Y entonces Juárez decidió suspender el pago de la deuda externa por espacio de dos años, unilateralmente, sí, pero seguramente obligado por las circunstancias de un país al borde de la ruina.

Y desde enero llegaron las primeras embarcaciones de guerra de tres naciones acreedoras que llegaban a reclamar la justo; Francia, España e Inglaterra, con sendos representantes, exigían se pagara lo debido. Estados Unidos no reclamó por hallarse en plena guerra civil.

Y el resto es bien sabido: Francia rompió relaciones con México pues su monarca tenía ya otros planes y la fragilidad de nuestra patria le permitía llevarlos a cabo; eso y que algunos miembros del bando conservador vieron esta situación como idónea para continuar con la lucha que ya habían perdido.

En el Ejército de Oriente comandado por Ignacio Zaragoza pelearon liberales y conservadores; en el ejército francés de Napoleón III pelearon franceses y mexicanos.
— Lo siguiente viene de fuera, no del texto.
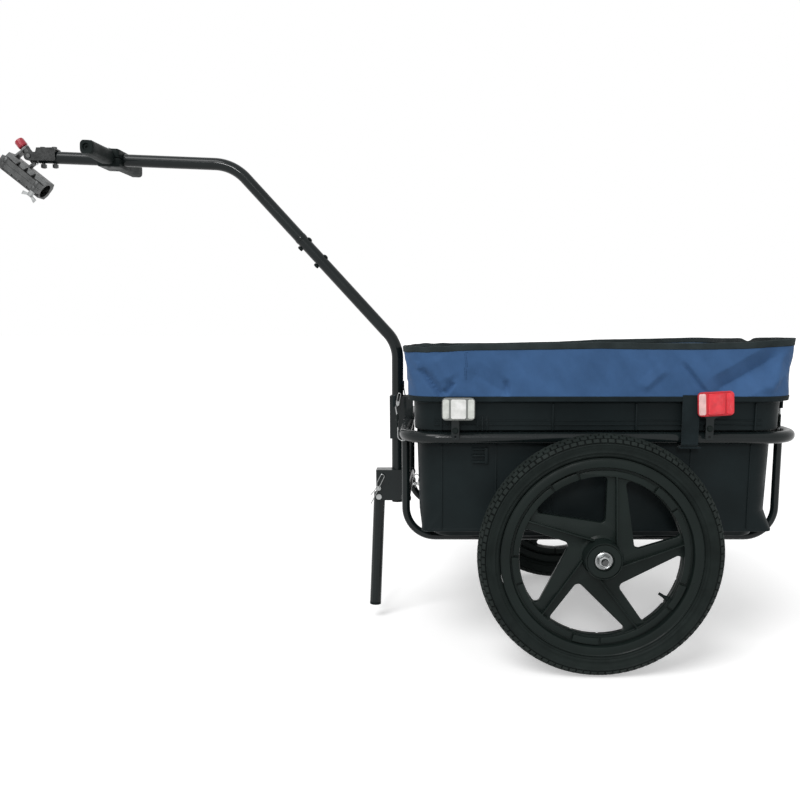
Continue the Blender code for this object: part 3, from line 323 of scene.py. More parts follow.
def cut(bm, *cutters):
    """The shape less its cutters."""
    tools = [show(as_object(cutter)) for cutter in cutters]
    made = with_modifiers(bm, *[("BOOLEAN", {"operation": "DIFFERENCE", "object": tool}) for tool in tools])
    for tool in tools:
        bpy.data.objects.remove(tool)
    return made


def thickening(thickness, **settings):
    """A modifier that thickens a skin inwards by a thickness in mm."""
    return "SOLIDIFY", {"thickness": thickness * MM, "offset": -1, **settings}


def block(low, high, edge=0):
    """A box between two corners. Edges are rounded by a width in mm, here and below."""
    low, high = Vector(low), Vector(high)
    bm = bmesh.new()
    bmesh.ops.create_cube(bm, size=1, matrix=Matrix.Translation((low + high) / 2) @
        Matrix.Diagonal((*(high - low), 1)))
    return rounded(bm, edge) if edge else bm


def rod(start, end, radius, sides=32, end_radius=None, place=Matrix(), edge=0):
    start, end = place @ Vector(start), place @ Vector(end)
    run = end - start
    where = Matrix.Translation((start + end) / 2) @ run.to_track_quat("Z", "Y").to_matrix().to_4x4()
    bm = bmesh.new()
    bmesh.ops.create_cone(bm, cap_ends=True, segments=sides, radius1=radius, matrix=where,
        radius2=end_radius or radius, depth=run.length)
    return rounded(bm, edge, 2, 50) if edge else bm


def curved(loops, closed, **settings):
    """The filled or tubular mesh of a curve through each loop's points."""
    curve = set_all(bpy.data.curves.new("curve", "CURVE"), settings)
    for loop in loops:
        spline = curve.splines.new("POLY")
        spline.points.add(len(loop) - 1)
        for held, p in zip(spline.points, loop):
            held.co = (*p, 1) if len(p) == 3 else (*p, 0, 1)
        spline.use_cyclic_u = closed
    return evaluated(bpy.data.objects.new("curve", curve))


def outline(points, low, high, place=SIDE_VIEW, edge=0, holes=()):
    """A flat outline with holes, given thickness along the placement's third axis."""
    edge *= MM
    bm = curved((points, *holes), True, dimensions="2D", fill_mode="BOTH", extrude=(high - low) / 2 - edge,
        bevel_depth=edge, offset=-edge, bevel_resolution=1)
    bm.transform(place @ Matrix.Translation((0, 0, (low + high) / 2)))
    return face_out(bm)


def pipe(path, radius, smoothness=8, closed=False):
    """A round tube or wire along a path."""
    return face_out(curved((path,), closed, dimensions="3D", bevel_depth=radius,
        bevel_resolution=smoothness, use_fill_caps=not closed))


def bend(points, radius, steps=12, closed=False):
    """A path with its corners replaced by arcs. A radius per corner may be given."""
    corners, path = [Vector(p) for p in points], []
    for i, corner in enumerate(corners):
        r = radius[i] if isinstance(radius, list) else radius
        if r == 0 or (not closed and i in (0, len(corners) - 1)):
            path.append(corner)
            continue
        back = (corners[i - 1] - corner).normalized()
        on = (corners[(i + 1) % len(corners)] - corner).normalized()
        half = back.angle(on) / 2
        centre = corner + (back + on).normalized() * (r / sin(half))
        first = corner + back * (r / tan(half)) - centre
        last = corner + on * (r / tan(half)) - centre
        axis = first.cross(last).normalized()
        for k in range(steps + 1):
            path.append(centre + Matrix.Rotation((pi - 2 * half) * k / steps, 3, axis) @ first)
    return path


def full_turn(count):
    return np.linspace(0, 2 * pi, count, endpoint=False)


def circle(centre, radius, count=24):
    return [(centre[0] + radius * cos(a), centre[1] + radius * sin(a)) for a in full_turn(count)]


def rounded_rect(half_x, half_y, radius, steps=6, centre=(0, 0)):
    x, y = centre
    corners = [(x - half_x, y - half_y, 0), (x + half_x, y - half_y, 0), (x + half_x, y + half_y, 0),
        (x - half_x, y + half_y, 0)]
    return [p[:2] for p in bend(corners, radius, steps, closed=True)]


def turned(profile, steps=64, place=Matrix()):
    """A closed profile of (radius, height) points turned about the placement's third axis."""
    mesh = bpy.data.meshes.new("profile")
    count = len(profile)
    mesh.from_pydata([(r, 0, z) for r, z in profile], [(i, (i + 1) % count) for i in range(count)], [])
    screw = {"steps": steps, "render_steps": steps, "use_merge_vertices": True, "merge_threshold": 1e-5}
    bm = evaluated(modify(bpy.data.objects.new("profile", mesh), ("SCREW", screw)))
    bm.transform(place)
    return face_out(bm)


def piece(name, bm, look, slot, *parts, body="frame", angle=35):
    """A finished piece, moved from the datum into the frame and set on its body."""
    bm.transform(Matrix.Translation((DATUM_X, 0, 0)))
    made = show(as_object(bm, name))
    made.data.materials.append(look)
    made.data.shade_smooth()
    made.data.set_sharp_from_angle(angle=radians(angle))
    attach(made, body)
    if parts:
        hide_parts(*parts)
    return made


def painted(name, bm, part):
    piece(name, bm, BLACK_PAINT, "black_paint", part)


def both_sides(make):
    """Makes the left and the right one."""
    for word, sign in (("left", -1), ("right", 1)):
        make(word, sign)


def placed(centre, out):
    """A placement at centre whose third axis is out."""
    out = Vector(out).normalized()
    side = out.orthogonal().normalized()
    return frame_at(Vector(centre), side, out.cross(side), out)


def bolt_head(centre, out, radius, height):
    """A chamfered hexagon head or nut that stands on centre, towards out."""
    centre, out = Vector(centre), Vector(out).normalized()
    top = centre + out * height
    return joined(rod(centre, top - out * height * 0.18, radius, 6),
        rod(top - out * height * 0.2, top, radius, 6, radius * 0.84))


def dome(centre, out, radius, height):
    """A round rivet or screw head."""
    arc = [(radius * cos(a), height * sin(a)) for a in np.linspace(0, pi / 2, 7)]
    return turned(arc[:-1] + [(0, height), (0, 0)], 24, placed(centre, out))


# Camera at the photograph's place
PHOTO_PIXELS, FOCAL_PIXELS, SENSOR = 800, 893, 36
AXIS_PIXEL_X, AXIS_PIXEL_Y, CAMERA_PITCH, CAMERA_YZ = 440, 455, 8.6, (-1.712, 0.585)
lens_settings = {"sensor_width": SENSOR, "lens": FOCAL_PIXELS * SENSOR / PHOTO_PIXELS,
    "shift_x": 0.5 - AXIS_PIXEL_X / PHOTO_PIXELS, "shift_y": AXIS_PIXEL_Y / PHOTO_PIXELS - 0.5}
camera = bpy.data.objects.new("camera", set_all(bpy.data.cameras.new("camera"), lens_settings))
camera.location = (DATUM_X, *CAMERA_YZ)
camera.rotation_euler = (radians(90 - CAMERA_PITCH), 0, 0)
bpy.context.scene.camera = show(camera)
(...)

Y fueron quizás esos años de experiencia, esas múltiples invasiones extranjeras, esa guerra civil que llegó a ser tan cruel, los factores que hicieron que en Puebla se disputaran, los unos y los otros, el todo por el todo. En unas horas quedó sepultada la soberbia del conde de Lorencez (que comandaba al invasor), así como en unas horas quedaron labrados en dorado (¿por qué no?) los nombres de Ignacio Zaragoza, Felipe Berriozábal, Porfirio Díaz, Miguel Negrete (que, dicho sea de paso, era conservador) y tantos hombres que se jugaron la vida por defender el suelo que los vio nacer.

Y Napoleón III vivió por vez primera un fracaso luego de marchar invicto por Europa, Asia y África…

Quizás hoy no sentimos orgullo de nuestro país; tal vez ni siquiera nos atreveríamos a levantar un dedo para defenderlo y le dejaríamos a los gobernantes la labor de hacerlo y, si no lo hicieran bien, tendríamos un pretexto más para criticarlos, algo más que echarles en cara. Sin embargo, los mexicanos de 1862 (así como los de 1847, así como los de 1835, así como los de 1821), tenían una idea diferente de su papel en la sociedad y en la construcción de su país. Y me atrevo a decir que algunos otros (como Juárez, como Díaz) tenían incluso muy claro cuál era su papel en la Historia.

Rindamos pues, un homenaje (sencillo, íntimo, personal) a estos que murieron por defender su patria y dejemos de lado, por favor, las etiquetas de buenos y malos, de héroes y villanos, que no nos sirvieron (ni nos sirven) de nada y mucho daño han causado a nuestra bellísima, fuerte, espléndida nación.